**Goal**: Restate the entire listing word for word.

**Information shown**:
━━━━━━━━━━━━━━━━

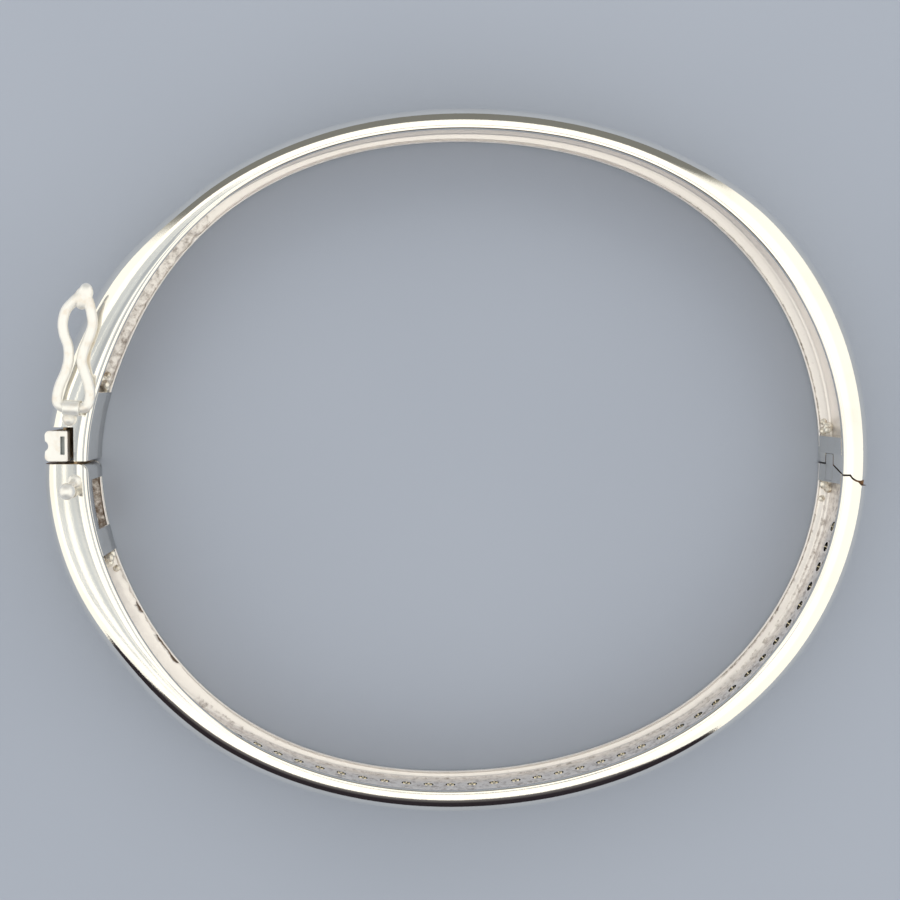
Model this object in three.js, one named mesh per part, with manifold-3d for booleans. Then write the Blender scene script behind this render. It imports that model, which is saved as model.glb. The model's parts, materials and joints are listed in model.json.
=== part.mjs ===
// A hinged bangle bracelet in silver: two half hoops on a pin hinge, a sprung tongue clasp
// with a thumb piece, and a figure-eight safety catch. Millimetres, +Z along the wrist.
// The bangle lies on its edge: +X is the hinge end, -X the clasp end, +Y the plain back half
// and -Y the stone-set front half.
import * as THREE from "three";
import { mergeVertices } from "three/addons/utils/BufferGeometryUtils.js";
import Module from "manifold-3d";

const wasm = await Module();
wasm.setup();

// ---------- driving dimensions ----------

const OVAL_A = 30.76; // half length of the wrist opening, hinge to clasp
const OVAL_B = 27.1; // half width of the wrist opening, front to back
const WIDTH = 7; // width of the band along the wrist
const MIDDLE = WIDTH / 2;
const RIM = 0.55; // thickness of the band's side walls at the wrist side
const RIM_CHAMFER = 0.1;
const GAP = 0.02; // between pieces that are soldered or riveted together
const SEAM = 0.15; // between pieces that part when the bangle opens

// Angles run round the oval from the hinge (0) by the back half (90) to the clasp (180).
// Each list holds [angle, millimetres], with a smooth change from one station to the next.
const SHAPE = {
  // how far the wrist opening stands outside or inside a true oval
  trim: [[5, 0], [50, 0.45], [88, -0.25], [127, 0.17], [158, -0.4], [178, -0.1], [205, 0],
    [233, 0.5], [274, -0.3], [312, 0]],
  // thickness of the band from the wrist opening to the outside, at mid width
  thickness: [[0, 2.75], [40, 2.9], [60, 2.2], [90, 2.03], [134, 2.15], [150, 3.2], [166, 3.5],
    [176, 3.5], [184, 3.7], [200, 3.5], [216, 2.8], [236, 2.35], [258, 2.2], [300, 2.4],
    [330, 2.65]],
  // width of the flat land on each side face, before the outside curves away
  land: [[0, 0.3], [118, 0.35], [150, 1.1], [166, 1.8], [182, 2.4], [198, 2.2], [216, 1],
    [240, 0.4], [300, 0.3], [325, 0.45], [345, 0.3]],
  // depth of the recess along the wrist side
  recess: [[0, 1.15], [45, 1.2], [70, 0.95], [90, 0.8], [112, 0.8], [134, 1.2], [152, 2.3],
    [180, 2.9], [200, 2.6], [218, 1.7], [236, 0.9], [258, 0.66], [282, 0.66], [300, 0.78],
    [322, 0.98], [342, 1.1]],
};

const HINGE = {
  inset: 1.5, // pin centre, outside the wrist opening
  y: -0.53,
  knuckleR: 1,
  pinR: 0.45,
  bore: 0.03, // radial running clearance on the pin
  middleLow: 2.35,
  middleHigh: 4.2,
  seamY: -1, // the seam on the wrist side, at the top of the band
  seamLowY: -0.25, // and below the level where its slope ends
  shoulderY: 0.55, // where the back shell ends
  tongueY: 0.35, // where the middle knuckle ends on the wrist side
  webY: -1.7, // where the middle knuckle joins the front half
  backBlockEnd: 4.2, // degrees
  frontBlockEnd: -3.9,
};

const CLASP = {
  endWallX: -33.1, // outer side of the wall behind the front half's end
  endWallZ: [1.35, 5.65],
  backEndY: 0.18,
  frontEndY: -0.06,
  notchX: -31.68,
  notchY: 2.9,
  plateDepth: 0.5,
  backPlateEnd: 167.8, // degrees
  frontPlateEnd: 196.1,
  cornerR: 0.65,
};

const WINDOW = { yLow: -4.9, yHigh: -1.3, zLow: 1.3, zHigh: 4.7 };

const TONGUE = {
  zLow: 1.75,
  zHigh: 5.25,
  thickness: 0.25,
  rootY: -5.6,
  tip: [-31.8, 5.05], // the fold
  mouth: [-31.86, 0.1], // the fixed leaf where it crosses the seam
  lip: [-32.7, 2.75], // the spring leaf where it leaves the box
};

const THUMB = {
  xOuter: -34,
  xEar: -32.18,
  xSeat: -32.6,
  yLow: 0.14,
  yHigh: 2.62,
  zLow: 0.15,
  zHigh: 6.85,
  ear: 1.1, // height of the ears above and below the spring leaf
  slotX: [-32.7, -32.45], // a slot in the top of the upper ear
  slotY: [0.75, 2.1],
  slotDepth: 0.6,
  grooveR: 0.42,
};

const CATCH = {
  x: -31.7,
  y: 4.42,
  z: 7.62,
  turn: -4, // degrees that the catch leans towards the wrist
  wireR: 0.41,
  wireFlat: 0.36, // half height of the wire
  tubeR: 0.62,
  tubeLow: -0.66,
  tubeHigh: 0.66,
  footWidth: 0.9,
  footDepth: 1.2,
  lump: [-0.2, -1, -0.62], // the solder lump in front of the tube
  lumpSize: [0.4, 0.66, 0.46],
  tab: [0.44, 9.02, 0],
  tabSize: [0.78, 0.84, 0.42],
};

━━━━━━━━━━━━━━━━

**Correct response**:
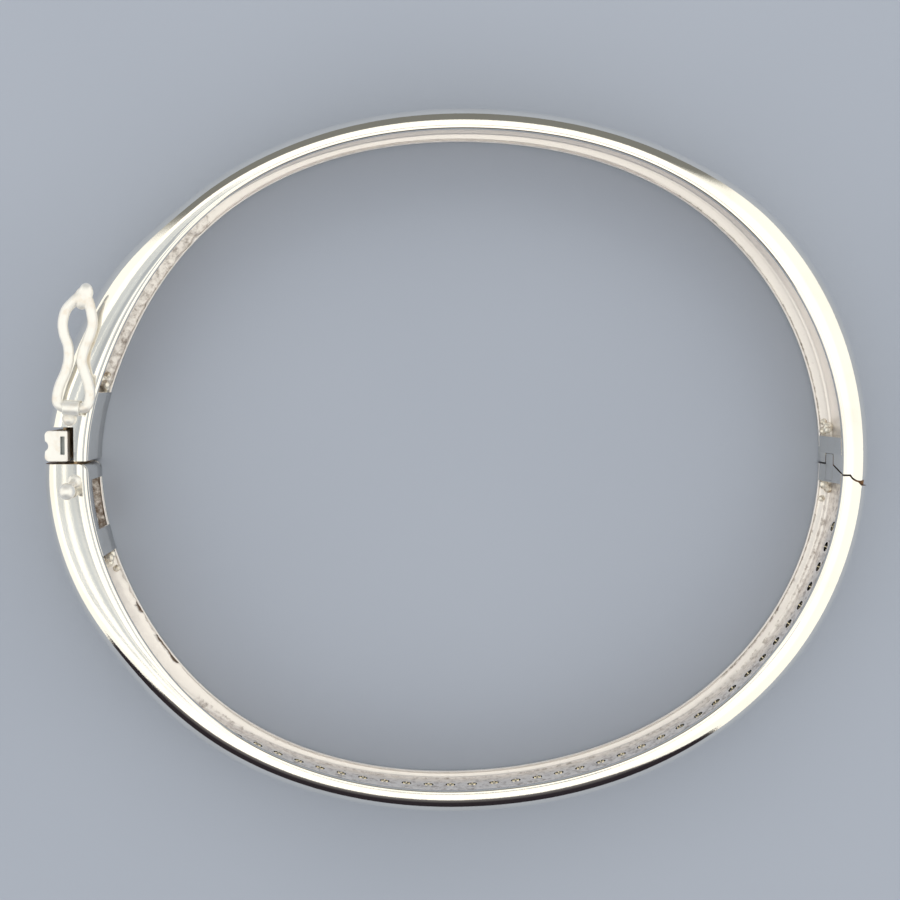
Model this object in three.js, one named mesh per part, with manifold-3d for booleans. Then write the Blender scene script behind this render. It imports that model, which is saved as model.glb. The model's parts, materials and joints are listed in model.json.
=== part.mjs ===
// A hinged bangle bracelet in silver: two half hoops on a pin hinge, a sprung tongue clasp
// with a thumb piece, and a figure-eight safety catch. Millimetres, +Z along the wrist.
// The bangle lies on its edge: +X is the hinge end, -X the clasp end, +Y the plain back half
// and -Y the stone-set front half.
import * as THREE from "three";
import { mergeVertices } from "three/addons/utils/BufferGeometryUtils.js";
import Module from "manifold-3d";

const wasm = await Module();
wasm.setup();

// ---------- driving dimensions ----------

const OVAL_A = 30.76; // half length of the wrist opening, hinge to clasp
const OVAL_B = 27.1; // half width of the wrist opening, front to back
const WIDTH = 7; // width of the band along the wrist
const MIDDLE = WIDTH / 2;
const RIM = 0.55; // thickness of the band's side walls at the wrist side
const RIM_CHAMFER = 0.1;
const GAP = 0.02; // between pieces that are soldered or riveted together
const SEAM = 0.15; // between pieces that part when the bangle opens

// Angles run round the oval from the hinge (0) by the back half (90) to the clasp (180).
// Each list holds [angle, millimetres], with a smooth change from one station to the next.
const SHAPE = {
  // how far the wrist opening stands outside or inside a true oval
  trim: [[5, 0], [50, 0.45], [88, -0.25], [127, 0.17], [158, -0.4], [178, -0.1], [205, 0],
    [233, 0.5], [274, -0.3], [312, 0]],
  // thickness of the band from the wrist opening to the outside, at mid width
  thickness: [[0, 2.75], [40, 2.9], [60, 2.2], [90, 2.03], [134, 2.15], [150, 3.2], [166, 3.5],
    [176, 3.5], [184, 3.7], [200, 3.5], [216, 2.8], [236, 2.35], [258, 2.2], [300, 2.4],
    [330, 2.65]],
  // width of the flat land on each side face, before the outside curves away
  land: [[0, 0.3], [118, 0.35], [150, 1.1], [166, 1.8], [182, 2.4], [198, 2.2], [216, 1],
    [240, 0.4], [300, 0.3], [325, 0.45], [345, 0.3]],
  // depth of the recess along the wrist side
  recess: [[0, 1.15], [45, 1.2], [70, 0.95], [90, 0.8], [112, 0.8], [134, 1.2], [152, 2.3],
    [180, 2.9], [200, 2.6], [218, 1.7], [236, 0.9], [258, 0.66], [282, 0.66], [300, 0.78],
    [322, 0.98], [342, 1.1]],
};

const HINGE = {
  inset: 1.5, // pin centre, outside the wrist opening
  y: -0.53,
  knuckleR: 1,
  pinR: 0.45,
  bore: 0.03, // radial running clearance on the pin
  middleLow: 2.35,
  middleHigh: 4.2,
  seamY: -1, // the seam on the wrist side, at the top of the band
  seamLowY: -0.25, // and below the level where its slope ends
  shoulderY: 0.55, // where the back shell ends
  tongueY: 0.35, // where the middle knuckle ends on the wrist side
  webY: -1.7, // where the middle knuckle joins the front half
  backBlockEnd: 4.2, // degrees
  frontBlockEnd: -3.9,
};

const CLASP = {
  endWallX: -33.1, // outer side of the wall behind the front half's end
  endWallZ: [1.35, 5.65],
  backEndY: 0.18,
  frontEndY: -0.06,
  notchX: -31.68,
  notchY: 2.9,
  plateDepth: 0.5,
  backPlateEnd: 167.8, // degrees
  frontPlateEnd: 196.1,
  cornerR: 0.65,
};

const WINDOW = { yLow: -4.9, yHigh: -1.3, zLow: 1.3, zHigh: 4.7 };

const TONGUE = {
  zLow: 1.75,
  zHigh: 5.25,
  thickness: 0.25,
  rootY: -5.6,
  tip: [-31.8, 5.05], // the fold
  mouth: [-31.86, 0.1], // the fixed leaf where it crosses the seam
  lip: [-32.7, 2.75], // the spring leaf where it leaves the box
};

const THUMB = {
  xOuter: -34,
  xEar: -32.18,
  xSeat: -32.6,
  yLow: 0.14,
  yHigh: 2.62,
  zLow: 0.15,
  zHigh: 6.85,
  ear: 1.1, // height of the ears above and below the spring leaf
  slotX: [-32.7, -32.45], // a slot in the top of the upper ear
  slotY: [0.75, 2.1],
  slotDepth: 0.6,
  grooveR: 0.42,
};

const CATCH = {
  x: -31.7,
  y: 4.42,
  z: 7.62,
  turn: -4, // degrees that the catch leans towards the wrist
  wireR: 0.41,
  wireFlat: 0.36, // half height of the wire
  tubeR: 0.62,
  tubeLow: -0.66,
  tubeHigh: 0.66,
  footWidth: 0.9,
  footDepth: 1.2,
  lump: [-0.2, -1, -0.62], // the solder lump in front of the tube
  lumpSize: [0.4, 0.66, 0.46],
  tab: [0.44, 9.02, 0],
  tabSize: [0.78, 0.84, 0.42],
};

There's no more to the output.